Given the regional importance of Algeria, the international community, especially Algeria’s international security and trade partners, are already concerned by this political ambiguity and the ways in which it can impact the region. While Algerians still, and will likely continue to, reject any sort of foreign interference in the ongoing protests, the international community should be aware that opting for a strategy that indirectly strengthens the extant political system may not be the wisest choice. A stable Algeria is in everyone’s interest—acknowledging that Algerians are living in a de-facto military state is the first step to taking a proactive position that would both ensure Algerians’ demands and preserve the stability of Algeria.

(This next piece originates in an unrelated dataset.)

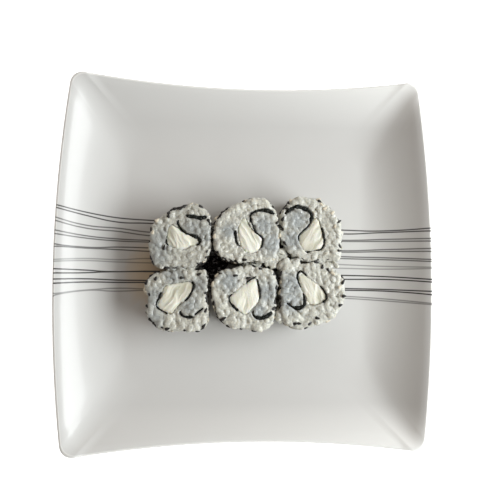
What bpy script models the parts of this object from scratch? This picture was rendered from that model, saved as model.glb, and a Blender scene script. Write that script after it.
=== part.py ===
"""Six inside-out sushi rolls, stood on their cut faces on a square porcelain plate.

Metres, +Z up. The origin is the middle of the plate's foot ring, on the table.
Each roll is sushi rice round a curled nori sheet, which wraps a cream cheese filling.
"""

import math

import bmesh
import bpy
from mathutils import Vector, noise

MM = 0.001
GAP = 0.3 * MM  # left between two pieces that touch

# Plate: half sizes at the rim's corners, how far the sides bow out there, and the flat well
RIM_HALF = (120.4 * MM, 129.1 * MM)
RIM_BOW = (9.5 * MM, -7.5 * MM)
RIM_CORNER = 10 * MM
RIM_HEIGHT_CORNER = 27 * MM
RIM_HEIGHT_MIDDLE = (24.5 * MM, 21.5 * MM)  # of the left and right sides, of the front and back
WELL_HALF = (82 * MM, 79 * MM)
WELL_CORNER = 20 * MM
WELL_TOP = 7.5 * MM
WALL_POWER = 1.9  # how late the wall steepens on its way out
WALL_THICK = 4.2 * MM
LIP_START = 0.93  # where the wall meets the lip, as a share of its way out
FOOT_OUTER, FOOT_INNER = 0.93, 0.875  # as shares of the well
FOOT_DRAFT = 0.012
SIDE_STEPS, CORNER_STEPS = 10, 4

# Rolls
SHEET_THICK = 0.8 * MM
SHEET_BELOW = 0.4 * MM  # the sheet ends just under the cut face
CUTTER_OVER = 2 * MM
LUMP_DEPTH = 0.7 * MM
LUMP_SIZE = 4 * MM
CHEESE_RIDGE = 0.5 * MM
CHEESE_PITCH = 3.4 * MM
# Height up the rice side as a share, and how far the side draws in there
RICE_LEVELS = ((0, 1.6), (0.06, 0.4), (0.28, 0), (0.52, 0.1), (0.76, 0), (0.94, 0.5), (1, 1.7))
# Share of the cheese outline, and height there over the cut face
CHEESE_LEVELS = ((1, -1.0), (0.93, -0.1), (0.72, 0.5), (0.42, 0.9))

# Each roll in millimetres about its own centre. Spokes are the rice's radii at 16 equal angles from
# +X, anticlockwise. Filling is the cheese outline, anticlockwise. The sheet runs in from its outer
# edge through its points, then along the filling from the first wrap index to the second.
ROLLS = {
    "a": {
        "centre": (-44.6, 14.5),
        "height": 26,
        "spokes": (19.4, 21, 24.4, 24.6, 21.4, 19.6, 19.4, 21.2, 20.4, 22.8, 25.2, 21.6, 19.8, 21, 22.2, 20.4),
        "filling": (
            (-9.9, -4.2), (-4.5, -6.6), (1, -8), (6.3, -5.6), (11.6, -4),
            (11.2, 0), (3, 2.8), (-3.6, 7), (-7.4, 9), (-9.4, 2.3),
        ),
        "sheet": ((16.4, 14), (12.5, 13.2), (8, 14), (3.4, 14.3), (-0.8, 12.2), (-2.6, 9.4)),
        "wrap": (6, -0.5),
        "ridges": -35,
    },
    "b": {
        "centre": (-0.5, 18.4),
        "height": 27,
        "spokes": (20.1, 21.3, 24.6, 25.2, 22.5, 20.5, 21.3, 22.8, 23.5, 24.9, 24.4, 21.6, 19.6, 21.6, 25.4, 22.2),
        "filling": (
            (-2.4, 10.4), (-5.4, 7.4), (-7.2, 1.5), (-6.6, -4), (-5.2, -9), (-1.5, -13.2),
            (3, -13.6), (7.8, -10.6), (9.5, -5), (7.2, -1.8), (2, 2.6),
        ),
        "sheet": ((17, 12.6), (12.6, 14.8), (6.4, 14.8), (1.6, 12.6), (1.2, 8.6)),
        "wrap": (9.5, 2),
        "ridges": -60,
    },
    "c": {
        "centre": (41.3, 20),
        "height": 26,
        "spokes": (21.4, 20.8, 20.4, 21.5, 22.3, 25.2, 23.7, 22.8, 21, 21, 21.2, 21.2, 20.8, 22.5, 27, 22.6),
        "filling": (
            (4, 9.6), (0.6, 6.6), (-2.4, 2.5), (-7.2, -1.6), (-8.6, -5.4), (-6.4, -11),
            (-3, -14), (2, -12.8), (7.2, -11.8), (9, -6), (7.2, 2.4),
        ),
        "sheet": ((-17.8, 11.2), (-14.2, 15.2), (-8.7, 16.8), (-3.6, 15.4), (0, 13), (0.6, 9.8)),
        "wrap": (1.5, 10),
        "ridges": 55,
    },
    "d": {
        "centre": (-46.2, -26.2),
        "height": 25,
        "spokes": (18.8, 21.2, 26, 21.6, 19.3, 20.7, 23.8, 24, 19.4, 22, 22.4, 21.6, 20, 22.2, 24.8, 21.8),
        "filling": (
            (10.2, 9.8), (6.6, 12.4), (-0.6, 11), (-7, 10.2), (-10, 7), (-11, 1.8),
            (-13.6, -3.8), (-9, -7.4), (-4.2, -9.4), (-1, -5), (4.6, -0.4), (7.6, 3.4),
        ),
        "sheet": ((16.4, -5.2), (12.2, -8.4), (8.6, -10.8), (4.6, -10.8), (1.6, -8.8)),
        "wrap": (9.5, 19.5),
        "ridges": 60,
    },
    "e": {
        "centre": (-1.9, -24),
        "height": 26,
        "spokes": (19.8, 22.8, 24.6, 21.8, 21.4, 21, 24, 24.4, 22.4, 22, 22.6, 22.2, 21, 24, 24.8, 21.4),
        "filling": (
            (6.4, 13.2), (0, 9.2), (-6, 4.6), (-10.2, 0), (-9.2, -4.2), (-5.2, -8.8),
            (0.2, -11.8), (3.9, -7.4), (8.2, -3.4), (9.2, 1.6), (8, 8),
        ),
        "sheet": ((17, -9.8), (13.6, -12.4), (9.8, -13.8), (6, -13), (4.4, -10.4)),
        "wrap": (7.5, 16),
        "ridges": 20,
    },
    "f": {
        "centre": (40.1, -21.6),
        "height": 27,
        "spokes": (24.4, 24.6, 22.9, 21, 20, 21.4, 27, 21, 19.6, 21.2, 25, 25.4, 22, 21.4, 22.9, 23.6),
        "filling": (
            (-6, 14.4), (-7.8, 10.3), (-6.4, 5.2), (-3.8, -0.8), (0.4, -7.4), (5.8, -7),
            (11.2, -3.6), (9.6, 2.2), (5, 6.4), (-1, 10.4),
        ),
        "sheet": ((-16.2, -5), (-12.6, -8.2), (-8, -9.6), (-4.4, -8.4), (-3.4, -5.4)),
        "wrap": (3, -4.5),
        "ridges": 100,
    },
}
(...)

Regardless of the outcome of the elections, the military junta and protesters must both make some difficult yet necessary concessions moving forward. The military junta must not put itself in a direct line of confrontation with protesters and should start listening to the streets, while protesters should also understand that a total and abrupt military disengagement from politics is simply not possible, cooperating with the military to reach a long-term vision to achieve more freedoms and stability is safer than opting for a quick, yet riskier, road that could eventually result in a direct confrontation against the military. As it is, the country is slowly moving towards a dangerous impasse and the risk of escalation increases by the day. Only mutual understanding and concessions can prevent Algeria from entering another episode of insurgency.